# Data block:
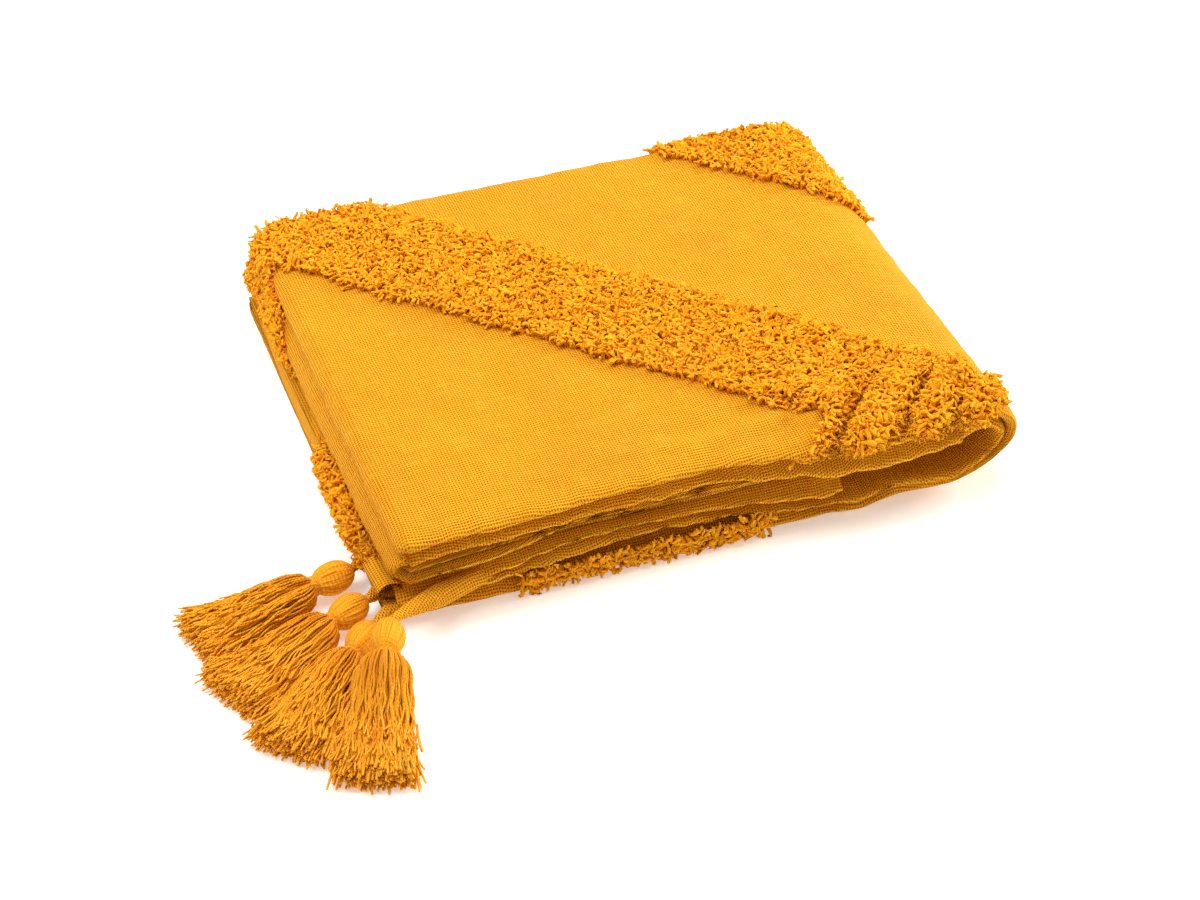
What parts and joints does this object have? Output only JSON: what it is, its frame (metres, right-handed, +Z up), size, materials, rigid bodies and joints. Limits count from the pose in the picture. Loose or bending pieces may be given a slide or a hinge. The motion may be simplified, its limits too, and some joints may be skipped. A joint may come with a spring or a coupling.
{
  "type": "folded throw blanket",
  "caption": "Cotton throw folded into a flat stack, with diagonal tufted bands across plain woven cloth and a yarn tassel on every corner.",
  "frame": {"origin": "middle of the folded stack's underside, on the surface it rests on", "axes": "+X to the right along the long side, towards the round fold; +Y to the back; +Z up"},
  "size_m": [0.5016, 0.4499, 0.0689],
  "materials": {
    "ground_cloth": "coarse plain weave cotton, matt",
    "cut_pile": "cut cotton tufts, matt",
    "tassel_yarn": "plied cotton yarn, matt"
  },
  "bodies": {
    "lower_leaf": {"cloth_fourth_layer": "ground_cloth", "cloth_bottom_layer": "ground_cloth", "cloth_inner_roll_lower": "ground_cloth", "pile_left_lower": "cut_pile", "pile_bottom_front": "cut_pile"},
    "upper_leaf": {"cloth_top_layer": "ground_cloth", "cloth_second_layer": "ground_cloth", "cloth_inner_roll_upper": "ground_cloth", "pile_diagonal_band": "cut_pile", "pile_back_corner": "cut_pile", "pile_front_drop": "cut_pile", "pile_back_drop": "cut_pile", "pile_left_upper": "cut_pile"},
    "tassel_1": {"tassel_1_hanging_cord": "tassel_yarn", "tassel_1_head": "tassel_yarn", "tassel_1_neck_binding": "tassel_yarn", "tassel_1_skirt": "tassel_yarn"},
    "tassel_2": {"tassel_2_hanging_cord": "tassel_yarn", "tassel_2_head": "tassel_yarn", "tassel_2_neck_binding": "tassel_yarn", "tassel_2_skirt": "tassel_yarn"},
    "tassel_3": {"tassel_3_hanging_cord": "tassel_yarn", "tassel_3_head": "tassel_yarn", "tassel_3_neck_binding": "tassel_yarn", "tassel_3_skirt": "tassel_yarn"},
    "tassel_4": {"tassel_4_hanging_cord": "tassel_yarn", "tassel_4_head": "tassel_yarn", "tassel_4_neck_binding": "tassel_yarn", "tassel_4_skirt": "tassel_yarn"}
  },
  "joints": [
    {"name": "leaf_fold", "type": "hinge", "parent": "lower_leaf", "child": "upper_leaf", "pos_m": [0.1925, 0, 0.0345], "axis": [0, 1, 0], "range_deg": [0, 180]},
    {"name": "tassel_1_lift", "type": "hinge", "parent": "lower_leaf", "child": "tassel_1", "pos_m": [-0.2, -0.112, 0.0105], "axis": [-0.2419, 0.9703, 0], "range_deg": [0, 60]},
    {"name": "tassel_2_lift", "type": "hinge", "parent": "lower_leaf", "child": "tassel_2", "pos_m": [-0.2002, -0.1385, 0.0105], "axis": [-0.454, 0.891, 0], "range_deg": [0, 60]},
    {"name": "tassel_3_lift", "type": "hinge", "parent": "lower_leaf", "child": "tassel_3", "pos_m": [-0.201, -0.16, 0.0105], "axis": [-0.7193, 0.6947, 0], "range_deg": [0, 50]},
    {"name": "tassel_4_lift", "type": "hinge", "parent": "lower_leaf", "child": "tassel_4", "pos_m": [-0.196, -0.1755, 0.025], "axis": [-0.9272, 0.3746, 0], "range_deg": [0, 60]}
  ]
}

# Your task:
Reproduce the data, keeping every line exactly the same.

# Response:
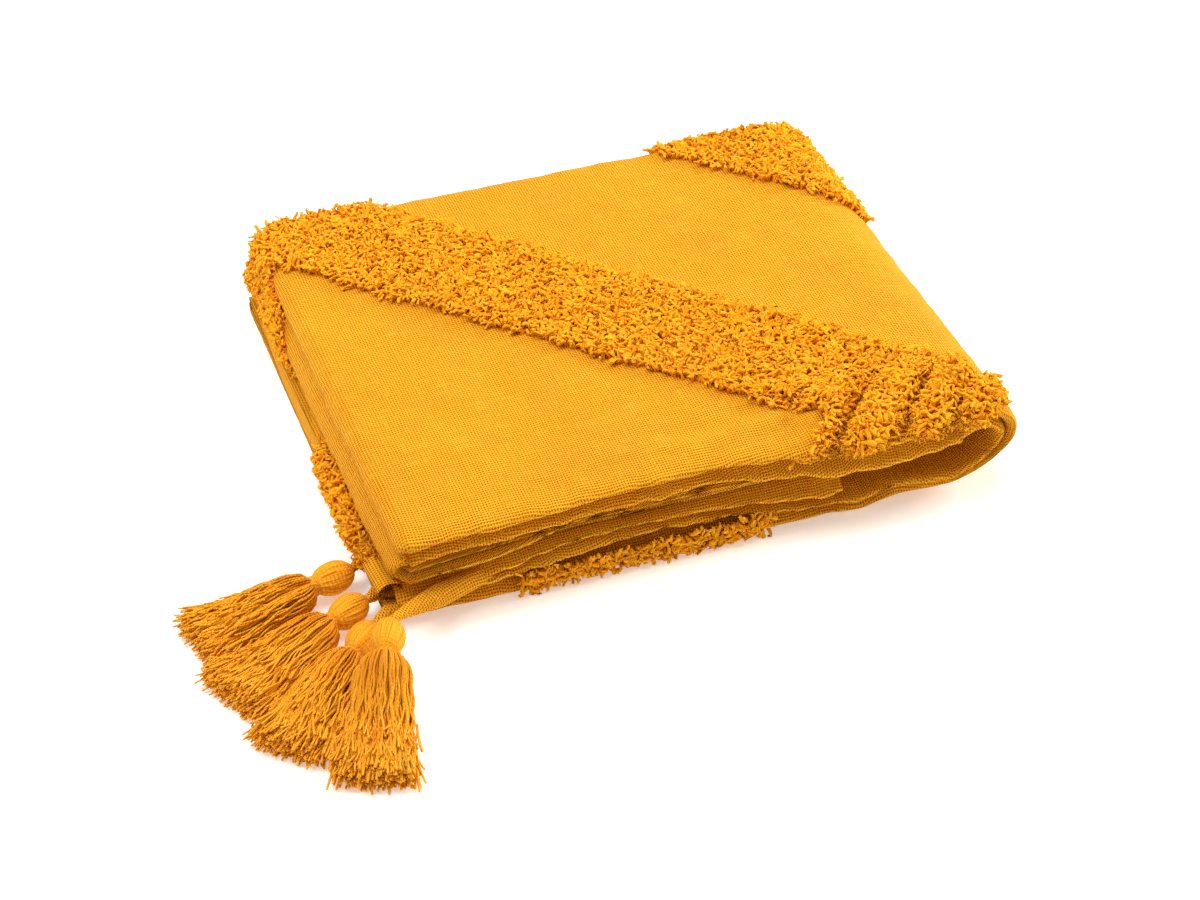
What parts and joints does this object have? Output only JSON: what it is, its frame (metres, right-handed, +Z up), size, materials, rigid bodies and joints. Limits count from the pose in the picture. Loose or bending pieces may be given a slide or a hinge. The motion may be simplified, its limits too, and some joints may be skipped. A joint may come with a spring or a coupling.
{
  "type": "folded throw blanket",
  "caption": "Cotton throw folded into a flat stack, with diagonal tufted bands across plain woven cloth and a yarn tassel on every corner.",
  "frame": {"origin": "middle of the folded stack's underside, on the surface it rests on", "axes": "+X to the right along the long side, towards the round fold; +Y to the back; +Z up"},
  "size_m": [0.5016, 0.4499, 0.0689],
  "materials": {
    "ground_cloth": "coarse plain weave cotton, matt",
    "cut_pile": "cut cotton tufts, matt",
    "tassel_yarn": "plied cotton yarn, matt"
  },
  "bodies": {
    "lower_leaf": {"cloth_fourth_layer": "ground_cloth", "cloth_bottom_layer": "ground_cloth", "cloth_inner_roll_lower": "ground_cloth", "pile_left_lower": "cut_pile", "pile_bottom_front": "cut_pile"},
    "upper_leaf": {"cloth_top_layer": "ground_cloth", "cloth_second_layer": "ground_cloth", "cloth_inner_roll_upper": "ground_cloth", "pile_diagonal_band": "cut_pile", "pile_back_corner": "cut_pile", "pile_front_drop": "cut_pile", "pile_back_drop": "cut_pile", "pile_left_upper": "cut_pile"},
    "tassel_1": {"tassel_1_hanging_cord": "tassel_yarn", "tassel_1_head": "tassel_yarn", "tassel_1_neck_binding": "tassel_yarn", "tassel_1_skirt": "tassel_yarn"},
    "tassel_2": {"tassel_2_hanging_cord": "tassel_yarn", "tassel_2_head": "tassel_yarn", "tassel_2_neck_binding": "tassel_yarn", "tassel_2_skirt": "tassel_yarn"},
    "tassel_3": {"tassel_3_hanging_cord": "tassel_yarn", "tassel_3_head": "tassel_yarn", "tassel_3_neck_binding": "tassel_yarn", "tassel_3_skirt": "tassel_yarn"},
    "tassel_4": {"tassel_4_hanging_cord": "tassel_yarn", "tassel_4_head": "tassel_yarn", "tassel_4_neck_binding": "tassel_yarn", "tassel_4_skirt": "tassel_yarn"}
  },
  "joints": [
    {"name": "leaf_fold", "type": "hinge", "parent": "lower_leaf", "child": "upper_leaf", "pos_m": [0.1925, 0, 0.0345], "axis": [0, 1, 0], "range_deg": [0, 180]},
    {"name": "tassel_1_lift", "type": "hinge", "parent": "lower_leaf", "child": "tassel_1", "pos_m": [-0.2, -0.112, 0.0105], "axis": [-0.2419, 0.9703, 0], "range_deg": [0, 60]},
    {"name": "tassel_2_lift", "type": "hinge", "parent": "lower_leaf", "child": "tassel_2", "pos_m": [-0.2002, -0.1385, 0.0105], "axis": [-0.454, 0.891, 0], "range_deg": [0, 60]},
    {"name": "tassel_3_lift", "type": "hinge", "parent": "lower_leaf", "child": "tassel_3", "pos_m": [-0.201, -0.16, 0.0105], "axis": [-0.7193, 0.6947, 0], "range_deg": [0, 50]},
    {"name": "tassel_4_lift", "type": "hinge", "parent": "lower_leaf", "child": "tassel_4", "pos_m": [-0.196, -0.1755, 0.025], "axis": [-0.9272, 0.3746, 0], "range_deg": [0, 60]}
  ]
}